The Times suggests that the purchase is likely rooted in his recent criticism of Twitter “for failing in his view to adhere to free speech principles.” Last week, Musk tweeted out a poll asking his followers if they felt Twiter “rigorously adheres” to the principle of free speech, warning them that “the consequences of this poll will be important.”
That explanation, of course, requires you to take Musk’s tweets at face value. At Bloomberg, Levine takes the view — supported more by Musk’s actions than by his words — that Musk probably bought 10 percent of Twitter because he’s addicted to being annoying on the platform:
If you are the richest person in the world, and annoying, and you constantly play a computer game, and you get a lot of enjoyment and a sense of identity from that game and are maybe a little addicted, then at some point you might have some suggestions for improvements in the game. So you might leave comments and email the company that makes the game saying “hey you should try my ideas.” And the company might ignore you (or respond politely but not move fast enough for your liking). It might occur to you: “Look, I am the richest person in the world; how much could this game company possibly cost? I should just buy it and change the game however I want.” Even if your complaints are quite minor, why shouldn’t you get to play exactly the game you want? Even if you have no complaints, why not own the game you love, just to make sure it continues to be exactly what you want? [… Musk] bought 9.2% of Twitter because he has money, and wants to spend some of it on being more annoying on Twitter.

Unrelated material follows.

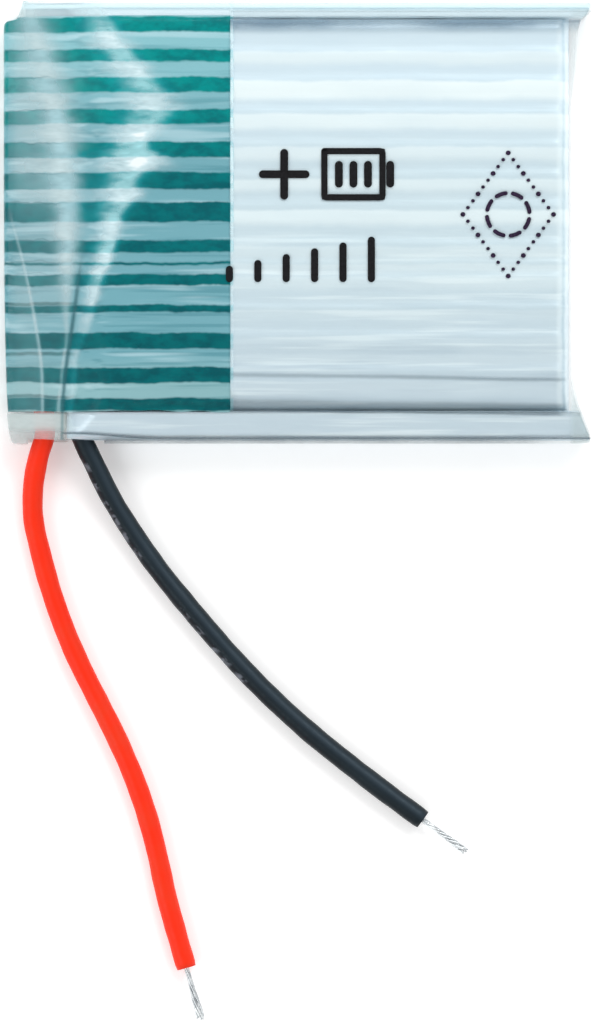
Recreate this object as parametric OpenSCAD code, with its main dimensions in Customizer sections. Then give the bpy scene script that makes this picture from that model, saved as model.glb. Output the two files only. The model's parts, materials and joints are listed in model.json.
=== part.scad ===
/* [Pack] */
// Overall length of the pack, from the taped end to the corner ears, without the leads
pack_length = 34.4; // [33:0.2:40]
// Overall width of the pack over its folded side seals
pack_width = 25.9; // [25.5:0.1:32]
// Overall thickness of the pack, wrap included
pack_height = 4.1; // [3.9:0.1:5]

/* [Pouch] */
// Thickness of the aluminium laminate
laminate = 0.11; // [0.09:0.01:0.13]
// Spacing of the lengthwise ribs pressed into the face
rib_pitch = 1.88; // [1.7:0.02:2.4]
// Height of the ribs above the valleys between them
rib_height = 0.08; // [0.06:0.01:0.1]
// Depth of the sealed terrace that carries the protection board
terrace = 3.8; // [3.8:0.1:4.2]

/* [Wrap] */
// Thickness of the outer clear wrap
wrap_t = 0.045; // [0.03:0.005:0.045]
// Thickness of the teal tape
tape_t = 0.04; // [0.03:0.005:0.04]
// Length of the teal band on the face, from the taped end
teal_length = 13.3; // [11:0.1:17]

/* [Electrodes] */
// Thickness of the coated cathode foil
cathode_t = 0.105; // [0.095:0.005:0.105]
// Thickness of the coated anode foil
anode_t = 0.105; // [0.09:0.005:0.105]
// Thickness of each separator film
separator_t = 0.025; // [0.02:0.005:0.025]
// Width of both current tabs
tab_w = 3; // [2:0.1:3]

/* [Leads] */
// Outer diameter of the insulation
lead_d = 1.2; // [1:0.05:1.2]
// Diameter of the tinned conductor
conductor_d = 0.4; // [0.3:0.02:0.5]
// Stripped length at the free end of each lead
tip_length = 3.2; // [2:0.1:5]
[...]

I would propose a third explanation for Musk’s investment, which is that Twitter, and its ability to generate attention and hype, is an essential component of the business strategy for Tesla, SpaceX, and the Boring Company, and some level of internal power within the most important platform from which he promotes his ventures is surely worth $2.89 billion to Musk. (The money represents only about one percent of Musk’s total estimated net worth, after all.)
In fact, I think it’s not simply that Twitter is where Musk is able to draw the necessary attention to himself and his companies, or that Twitter is where his most devoted fans and customers gather to police criticism of their beloved whenever an epic Tesla firmware update accidentally launches drivers through the sunroof, or whatever. It’s also about the broad power that Twitter has offered Musk: As Levine has written about extensively, thanks to his loyal ultras and outsized reputation, Musk is able to move stock prices precipitously simply by tweeting; he doesn’t even really need to be tweeting about a given company for his speech to move markets. If I had that kind of power, I would very much want to consolidate it! And owning a tenth of Twitter is a good way to start doing that.
You could create a schema of these three explanations for Musk’s surprising investment, basically something like:
Elon Musk bought into Twitter to protect free speech.
Elon Musk bought into Twitter to protect shitposting.
Elon Musk bought into Twitter to protect self-promotion.
When you put it like this it seems unlikely that any of the three rationales are really mutually exclusive. Musk, like Donald Trump and Logan Paul and a handful of other black holes of energy and attention, grasps in an instinctive way the logic of social media: power and money are a product of attention, attention is accumulated by being annoying, being annoying is enabled by speech protections. In the hands of a particularly cynical poster, “free speech” is nothing more than the right to shitpost, which itself is merely a species of self-promotion. To protect free speech is to protect shitposting is to protect self-promotion.
It would be nice to think that there are ways to break this logic. “Given that Twitter serves as the de facto public town square,” Musk tweeted last week, “failing to adhere to free speech principles fundamentally undermines democracy.”
I have some objections to this idea, which I’ll put in a footnote here, but I think a lot of people would generally agree with the thrust of his argument. The thing is, if you believe that Twitter is a de facto public sphere with an insincere or limited commitment to its status as such, surely the way to fix that problem is to support the creation of more and different “public town squares,” perhaps “town squares” that are actually designed from the bottom up to be spaces of inquiry and discussion instead of websites designed to sell advertising to captive audiences that sort of accidentally became major communications platforms despite their best efforts. Or perhaps if Twitter is the “de facto” public sphere maybe we should make it the “de jure” public sphere, by establishing an enforceable legal regime, instead of an arbitrary and patchwork TOS, governing speech rights on the platform. I don’t know that either of those solutions is particularly politically feasible, nor am I sure they would fix all of our ills. But “a billionaire bought 10 percent of the de facto public town square” is not a sentence that usually ends “and it turned out really great.”
I am not at all convinced that Twitter is a “public town square.” For starters, I don’t know that it’s “public” in the way an ideal “town square” should be; relatively few people use Twitter at all and even fewer of them actually tweet. If my back-of-the-envelope math is right, about five percent of Americans produce 97 percent of (American) tweets, and I don’t think it’d be going out on a limb if I said that that five percent is probably not broadly representative of Americans. Indeed, what makes Twitter influential, important, and powerful isn’t that it’s a “public” space but that it’s an incredibly elite space: nowhere else are you going to find quite so heavy a concentration of people working in tech, media, entertainment, and politics. And that’s all setting aside the question of whether or not “town square” is actually the right kind of metaphor for a technology whose main political quality is not that it provides an open forum for political debate or discussion but its usefulness as a tool for mobilization. None of which is to say that “free speech” is not an “issue” on the platform, I just think we want to start thinking pretty hard about “public sphere”-type arguments about social media.